The quality of the fit can intuitively be appreciated by comparing the results of the regression (columns labeled “Projected Delegates”) vs. number of delegates actually won (columns labeled “Delegates Won”) on a state by state level. The closer the regression results are to the actuals (i.e. the closer the “Projected Delegates Delta” columns are to 0), the better the fit. Even though the regression is not perfect (in the sense that the delta between our regression results and the actuals is not 0 for each state), the deviations are relatively minor. Mathematically, this intuition can be assessed more formally by checking the R^{2} coefficient of the regression (there are other ways as well). The closer this coefficient is to 1, the better the regression is. Given that our R^{2} coefficient is 0.99 for Clinton and 0.965 for Sanders (the adjusted R^{2} for Clinton is 0.986 and 0.952 for Sanders), we can conclude that this a good regression (see here and here for a good introduction to regression). This implies that there is a strong correlation between candidate preference and the “racial make-up” of a state, at least based on the states that voted on March 1st and before. Although this strong correlation doesn’t necessarily imply anything causal *on its own *(in the sense that this could be a spurious correlation), there seems to be a lot of independent evidence that this is indeed a meaningful correlation.

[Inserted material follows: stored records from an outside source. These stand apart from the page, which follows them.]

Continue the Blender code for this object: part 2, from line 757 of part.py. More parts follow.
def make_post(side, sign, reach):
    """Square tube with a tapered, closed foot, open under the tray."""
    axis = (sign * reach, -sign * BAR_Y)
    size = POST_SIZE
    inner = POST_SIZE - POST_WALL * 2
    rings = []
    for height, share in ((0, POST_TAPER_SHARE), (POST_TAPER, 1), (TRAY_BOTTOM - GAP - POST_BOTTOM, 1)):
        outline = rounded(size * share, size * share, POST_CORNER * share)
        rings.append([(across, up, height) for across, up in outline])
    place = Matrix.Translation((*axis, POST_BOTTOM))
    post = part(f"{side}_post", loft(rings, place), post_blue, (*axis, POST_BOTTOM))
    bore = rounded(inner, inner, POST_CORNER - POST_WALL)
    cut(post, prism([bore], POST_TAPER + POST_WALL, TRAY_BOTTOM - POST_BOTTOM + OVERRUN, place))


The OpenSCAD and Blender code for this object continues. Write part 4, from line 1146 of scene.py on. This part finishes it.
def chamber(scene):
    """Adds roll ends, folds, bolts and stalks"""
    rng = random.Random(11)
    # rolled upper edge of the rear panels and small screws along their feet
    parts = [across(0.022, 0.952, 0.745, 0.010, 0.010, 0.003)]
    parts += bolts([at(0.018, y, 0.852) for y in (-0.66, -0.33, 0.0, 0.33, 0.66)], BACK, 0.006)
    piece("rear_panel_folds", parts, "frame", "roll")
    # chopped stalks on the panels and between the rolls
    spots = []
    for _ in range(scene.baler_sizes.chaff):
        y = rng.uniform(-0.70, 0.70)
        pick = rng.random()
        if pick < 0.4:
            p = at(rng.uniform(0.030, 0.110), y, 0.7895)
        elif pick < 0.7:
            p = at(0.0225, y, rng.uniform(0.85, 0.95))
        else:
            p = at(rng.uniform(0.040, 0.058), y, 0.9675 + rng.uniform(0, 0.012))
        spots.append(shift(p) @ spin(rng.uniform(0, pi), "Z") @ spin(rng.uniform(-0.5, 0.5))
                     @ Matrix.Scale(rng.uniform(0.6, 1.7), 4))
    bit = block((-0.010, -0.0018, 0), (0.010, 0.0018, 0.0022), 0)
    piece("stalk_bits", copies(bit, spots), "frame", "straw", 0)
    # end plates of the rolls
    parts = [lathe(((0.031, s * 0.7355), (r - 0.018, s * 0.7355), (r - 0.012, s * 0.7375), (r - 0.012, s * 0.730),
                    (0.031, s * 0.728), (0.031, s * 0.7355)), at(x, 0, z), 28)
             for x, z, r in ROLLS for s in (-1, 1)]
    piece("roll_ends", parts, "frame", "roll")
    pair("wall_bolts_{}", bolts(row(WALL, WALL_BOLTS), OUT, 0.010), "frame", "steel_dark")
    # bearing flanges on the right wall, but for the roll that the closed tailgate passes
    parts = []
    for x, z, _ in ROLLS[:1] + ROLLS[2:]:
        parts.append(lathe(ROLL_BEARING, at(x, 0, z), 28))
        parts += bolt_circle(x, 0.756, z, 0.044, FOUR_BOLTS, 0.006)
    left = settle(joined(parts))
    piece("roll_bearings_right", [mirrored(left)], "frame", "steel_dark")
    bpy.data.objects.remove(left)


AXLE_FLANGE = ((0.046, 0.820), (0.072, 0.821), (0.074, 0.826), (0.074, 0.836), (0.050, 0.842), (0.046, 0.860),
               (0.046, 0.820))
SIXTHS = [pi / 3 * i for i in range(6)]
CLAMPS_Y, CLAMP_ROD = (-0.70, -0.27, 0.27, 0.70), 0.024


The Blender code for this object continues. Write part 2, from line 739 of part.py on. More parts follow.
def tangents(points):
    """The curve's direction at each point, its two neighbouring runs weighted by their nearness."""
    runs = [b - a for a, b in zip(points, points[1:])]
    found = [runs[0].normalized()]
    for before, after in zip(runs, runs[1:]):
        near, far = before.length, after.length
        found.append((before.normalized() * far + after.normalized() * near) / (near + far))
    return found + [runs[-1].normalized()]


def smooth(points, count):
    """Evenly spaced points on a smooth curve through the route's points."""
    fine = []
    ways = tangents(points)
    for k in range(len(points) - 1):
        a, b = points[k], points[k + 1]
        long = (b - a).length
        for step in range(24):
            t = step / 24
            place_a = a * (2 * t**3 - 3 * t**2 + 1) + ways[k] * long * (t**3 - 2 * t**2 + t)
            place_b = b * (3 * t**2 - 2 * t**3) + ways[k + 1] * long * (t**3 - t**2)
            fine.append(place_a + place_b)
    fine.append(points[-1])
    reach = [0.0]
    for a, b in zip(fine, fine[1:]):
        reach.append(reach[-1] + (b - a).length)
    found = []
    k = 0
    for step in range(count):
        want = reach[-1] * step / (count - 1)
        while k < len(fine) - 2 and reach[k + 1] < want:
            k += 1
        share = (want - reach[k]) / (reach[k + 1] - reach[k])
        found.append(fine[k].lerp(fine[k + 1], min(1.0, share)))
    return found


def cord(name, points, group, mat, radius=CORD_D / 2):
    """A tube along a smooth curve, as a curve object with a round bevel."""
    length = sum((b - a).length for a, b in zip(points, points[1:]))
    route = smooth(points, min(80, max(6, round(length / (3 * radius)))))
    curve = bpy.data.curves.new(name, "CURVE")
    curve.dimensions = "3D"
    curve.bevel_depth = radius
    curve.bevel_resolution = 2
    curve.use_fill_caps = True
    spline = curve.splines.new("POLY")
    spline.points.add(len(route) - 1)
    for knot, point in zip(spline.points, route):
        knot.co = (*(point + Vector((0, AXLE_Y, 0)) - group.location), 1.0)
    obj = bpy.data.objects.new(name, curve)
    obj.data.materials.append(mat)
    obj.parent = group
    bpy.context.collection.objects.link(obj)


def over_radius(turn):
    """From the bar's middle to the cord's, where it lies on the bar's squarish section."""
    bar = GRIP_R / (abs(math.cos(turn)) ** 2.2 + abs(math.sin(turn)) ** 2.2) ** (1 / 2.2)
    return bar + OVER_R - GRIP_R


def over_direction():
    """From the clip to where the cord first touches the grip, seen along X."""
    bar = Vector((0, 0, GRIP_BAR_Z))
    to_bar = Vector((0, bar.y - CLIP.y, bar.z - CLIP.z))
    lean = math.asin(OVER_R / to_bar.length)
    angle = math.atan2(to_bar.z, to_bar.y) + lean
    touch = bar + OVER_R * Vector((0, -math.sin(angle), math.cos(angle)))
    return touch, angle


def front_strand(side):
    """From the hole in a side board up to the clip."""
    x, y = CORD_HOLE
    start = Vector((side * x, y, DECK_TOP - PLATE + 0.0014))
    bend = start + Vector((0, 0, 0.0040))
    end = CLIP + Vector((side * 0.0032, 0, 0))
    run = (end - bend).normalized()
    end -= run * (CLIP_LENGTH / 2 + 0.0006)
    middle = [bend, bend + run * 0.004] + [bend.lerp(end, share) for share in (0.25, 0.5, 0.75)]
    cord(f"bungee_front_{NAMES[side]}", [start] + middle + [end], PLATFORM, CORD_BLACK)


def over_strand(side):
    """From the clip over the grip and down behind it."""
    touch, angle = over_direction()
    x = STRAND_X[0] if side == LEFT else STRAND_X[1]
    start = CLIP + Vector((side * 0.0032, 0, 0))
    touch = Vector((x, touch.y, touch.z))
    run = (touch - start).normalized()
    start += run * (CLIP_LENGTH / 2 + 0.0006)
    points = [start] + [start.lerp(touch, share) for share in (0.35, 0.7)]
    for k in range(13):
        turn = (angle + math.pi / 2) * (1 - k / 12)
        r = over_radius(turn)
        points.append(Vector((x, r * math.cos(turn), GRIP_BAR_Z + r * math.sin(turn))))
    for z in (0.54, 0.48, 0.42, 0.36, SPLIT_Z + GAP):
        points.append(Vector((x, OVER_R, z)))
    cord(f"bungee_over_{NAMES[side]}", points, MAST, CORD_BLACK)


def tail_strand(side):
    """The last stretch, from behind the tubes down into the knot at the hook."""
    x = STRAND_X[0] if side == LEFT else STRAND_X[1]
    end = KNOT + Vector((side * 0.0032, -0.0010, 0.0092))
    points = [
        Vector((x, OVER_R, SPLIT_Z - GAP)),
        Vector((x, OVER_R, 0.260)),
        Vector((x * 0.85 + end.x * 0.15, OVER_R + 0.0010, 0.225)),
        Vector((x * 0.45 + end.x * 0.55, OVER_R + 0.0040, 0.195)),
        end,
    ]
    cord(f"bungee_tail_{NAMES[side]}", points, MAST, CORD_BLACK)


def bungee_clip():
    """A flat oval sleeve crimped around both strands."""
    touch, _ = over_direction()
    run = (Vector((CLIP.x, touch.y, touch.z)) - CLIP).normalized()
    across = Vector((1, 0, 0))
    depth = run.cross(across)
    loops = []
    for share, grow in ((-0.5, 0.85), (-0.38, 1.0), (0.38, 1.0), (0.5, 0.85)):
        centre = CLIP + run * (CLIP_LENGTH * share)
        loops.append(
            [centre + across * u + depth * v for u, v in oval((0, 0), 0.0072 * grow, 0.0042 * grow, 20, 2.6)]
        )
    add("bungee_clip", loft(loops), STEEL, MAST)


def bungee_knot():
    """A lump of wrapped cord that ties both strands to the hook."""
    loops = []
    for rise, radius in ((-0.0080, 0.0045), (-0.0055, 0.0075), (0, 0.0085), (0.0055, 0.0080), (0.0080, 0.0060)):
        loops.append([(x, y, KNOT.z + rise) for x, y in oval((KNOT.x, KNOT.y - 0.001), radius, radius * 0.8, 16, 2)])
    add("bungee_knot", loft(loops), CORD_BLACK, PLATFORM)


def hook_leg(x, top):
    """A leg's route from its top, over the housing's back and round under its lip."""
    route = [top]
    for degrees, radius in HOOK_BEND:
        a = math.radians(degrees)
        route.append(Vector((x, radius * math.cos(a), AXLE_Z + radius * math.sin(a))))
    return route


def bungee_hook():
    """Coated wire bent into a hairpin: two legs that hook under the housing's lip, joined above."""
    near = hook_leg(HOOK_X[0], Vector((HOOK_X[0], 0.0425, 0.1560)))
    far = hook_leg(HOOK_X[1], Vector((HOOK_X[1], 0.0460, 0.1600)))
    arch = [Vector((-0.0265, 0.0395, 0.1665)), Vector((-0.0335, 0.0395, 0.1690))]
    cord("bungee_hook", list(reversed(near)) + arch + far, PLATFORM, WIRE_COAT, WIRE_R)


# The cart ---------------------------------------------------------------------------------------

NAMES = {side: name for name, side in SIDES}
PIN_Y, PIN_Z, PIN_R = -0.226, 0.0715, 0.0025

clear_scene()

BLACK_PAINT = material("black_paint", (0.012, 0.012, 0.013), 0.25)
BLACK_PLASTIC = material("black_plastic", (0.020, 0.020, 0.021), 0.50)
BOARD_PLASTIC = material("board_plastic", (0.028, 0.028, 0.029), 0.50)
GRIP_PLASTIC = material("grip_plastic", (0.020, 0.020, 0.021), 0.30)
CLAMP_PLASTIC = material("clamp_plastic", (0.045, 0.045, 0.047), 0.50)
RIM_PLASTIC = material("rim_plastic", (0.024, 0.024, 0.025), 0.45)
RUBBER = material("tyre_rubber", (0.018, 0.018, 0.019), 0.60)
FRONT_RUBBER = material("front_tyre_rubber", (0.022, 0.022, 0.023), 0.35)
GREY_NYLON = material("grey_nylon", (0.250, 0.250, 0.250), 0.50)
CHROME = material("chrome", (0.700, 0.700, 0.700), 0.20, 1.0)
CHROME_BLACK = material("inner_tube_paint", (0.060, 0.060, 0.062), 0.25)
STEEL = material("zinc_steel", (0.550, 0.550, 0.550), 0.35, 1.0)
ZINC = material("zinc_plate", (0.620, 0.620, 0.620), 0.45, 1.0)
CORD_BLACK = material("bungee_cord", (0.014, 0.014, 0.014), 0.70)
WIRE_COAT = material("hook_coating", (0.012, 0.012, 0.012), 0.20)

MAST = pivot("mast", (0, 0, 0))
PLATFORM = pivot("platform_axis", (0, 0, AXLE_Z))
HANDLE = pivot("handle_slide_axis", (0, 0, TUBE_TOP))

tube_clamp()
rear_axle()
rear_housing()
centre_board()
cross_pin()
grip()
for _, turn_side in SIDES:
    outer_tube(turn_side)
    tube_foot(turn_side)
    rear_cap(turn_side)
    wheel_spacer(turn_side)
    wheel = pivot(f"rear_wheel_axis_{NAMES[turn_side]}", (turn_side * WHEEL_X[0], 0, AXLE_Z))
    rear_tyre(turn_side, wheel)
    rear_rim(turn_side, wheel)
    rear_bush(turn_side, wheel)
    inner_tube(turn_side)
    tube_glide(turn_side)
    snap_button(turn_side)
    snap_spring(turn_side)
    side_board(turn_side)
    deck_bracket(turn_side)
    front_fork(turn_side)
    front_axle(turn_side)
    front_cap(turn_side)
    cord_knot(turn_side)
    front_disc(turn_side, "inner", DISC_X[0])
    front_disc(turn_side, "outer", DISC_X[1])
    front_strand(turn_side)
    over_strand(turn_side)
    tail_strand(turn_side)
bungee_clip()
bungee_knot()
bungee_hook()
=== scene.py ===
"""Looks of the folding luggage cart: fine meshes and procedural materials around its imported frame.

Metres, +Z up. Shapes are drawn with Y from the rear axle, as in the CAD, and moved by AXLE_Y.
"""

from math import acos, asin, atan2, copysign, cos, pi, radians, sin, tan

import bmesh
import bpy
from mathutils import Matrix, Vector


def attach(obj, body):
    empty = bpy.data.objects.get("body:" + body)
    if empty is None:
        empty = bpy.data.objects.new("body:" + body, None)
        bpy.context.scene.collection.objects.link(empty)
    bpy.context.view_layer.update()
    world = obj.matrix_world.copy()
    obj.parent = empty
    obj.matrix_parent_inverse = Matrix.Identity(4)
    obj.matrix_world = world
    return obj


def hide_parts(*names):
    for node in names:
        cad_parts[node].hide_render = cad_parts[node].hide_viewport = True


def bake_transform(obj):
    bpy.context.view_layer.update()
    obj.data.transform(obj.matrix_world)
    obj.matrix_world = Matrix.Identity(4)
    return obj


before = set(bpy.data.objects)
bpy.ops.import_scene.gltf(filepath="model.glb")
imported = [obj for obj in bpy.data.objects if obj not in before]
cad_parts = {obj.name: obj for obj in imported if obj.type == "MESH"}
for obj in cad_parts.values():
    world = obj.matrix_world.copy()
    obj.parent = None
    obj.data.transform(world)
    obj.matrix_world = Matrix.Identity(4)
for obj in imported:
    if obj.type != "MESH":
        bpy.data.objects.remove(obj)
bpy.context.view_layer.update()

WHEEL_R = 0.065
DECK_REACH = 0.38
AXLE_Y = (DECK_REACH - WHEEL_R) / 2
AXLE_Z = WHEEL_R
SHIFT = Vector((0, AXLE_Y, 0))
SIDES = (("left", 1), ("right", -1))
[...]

And what of the regression coefficients that yielded the above results? It will come as no surprise that the coefficients reflect what we expected, which is to say that minorities play a very important part of Clinton’s success, while the White vote explains most of Sanders’ success. For completeness, we list the coefficients here:

In order to answer the second question, we multiply the regression coefficients by the “racial makeup” of future states and then by the pledged delegates available for those future states to project future primaries. Our total projected delegates for these future states is presented in table 2:

Table 2. Projected pledged delegates from regression model

If we look at the projections based on our regression method, we see that Sanders performs better than Clinton in states with a large fraction of White voters, while Clinton does better in more diverse states. Overall, we expect that Clinton will win 2321 delegates (57.3% of total pledged delegates) vs. Sanders’ 1730 delegates (42.7%). As such, we can see that Sanders loses the pledged delegates vote handily.

The third and final question can now be asked: what would it take for Sanders to win? We choose to answer this question by asking a proxy question: what would the candidate preference by White / Black / Hispanic voters have to be *going forward* for Sanders to win the nomination?

There are multiple ways to do this, and we run three different scenarios. For all scenarios, we assume that the future popular vote won is proportional to the number of pledged delegates won; this is a reasonable assumption, on average, as the Democratic primaries proportionally allocate their delegates once a 15% threshold of the vote is met:

- Assuming minorities continue voting as they have in states that have already voted, Sanders would have to win about 70% of the White vote going forward. Given that Sanders has only managed to win 48% of the White vote so far, expecting him to win an additional 20%+ going forward seems implausible.
- Assuming Sanders continues to capture the same amount of the White vote as he has, he would need to capture 70% of the Black and Hispanic vote to win the nomination. This seems even more implausible given his current percentages with minorities.
- Assuming Sanders captures 60% of the White vote (a +12% increase vs. today), he would need to capture 50% of the Black and Hispanic vote (a +36% and +14% increase vs. today, respectively) to win the nomination. As such, even with such a drastic increase in the White vote captured, Sanders would somehow have to triple his percentage with Black voters, and significantly increase his support with Hispanics. Again, this simply does not seem realistic.

Note that throughout this analysis, we have ignored super-delegates (who favor Clinton). One of the interesting conclusions resulting from this exercise is that talk of super-delegates in this race is superfluous: unless Clinton gets forced out of the race (because she gets indicted, imprisoned, or some other far-fetched scenario) Sanders is extremely unlikely to win the popular vote, because of demographics.

__Some notes:__

“Racial makeup” in red in Tables 1 and 2 come from 2016 democratic primary exit polls; in black from 2008 democratic primary exit polls (note that this helps Sanders as minorities, which Clinton wins handily, have increased their percentages over the past 8 years); in blue for Florida from the latest 2016 democratic primary poll available; in green from the “racial make-up” of the state as a whole (no better data was available) based on, for the most part, the 2010 census; in gray for Democrats Abroad based on an assumption that neither candidate is favored given lack of information.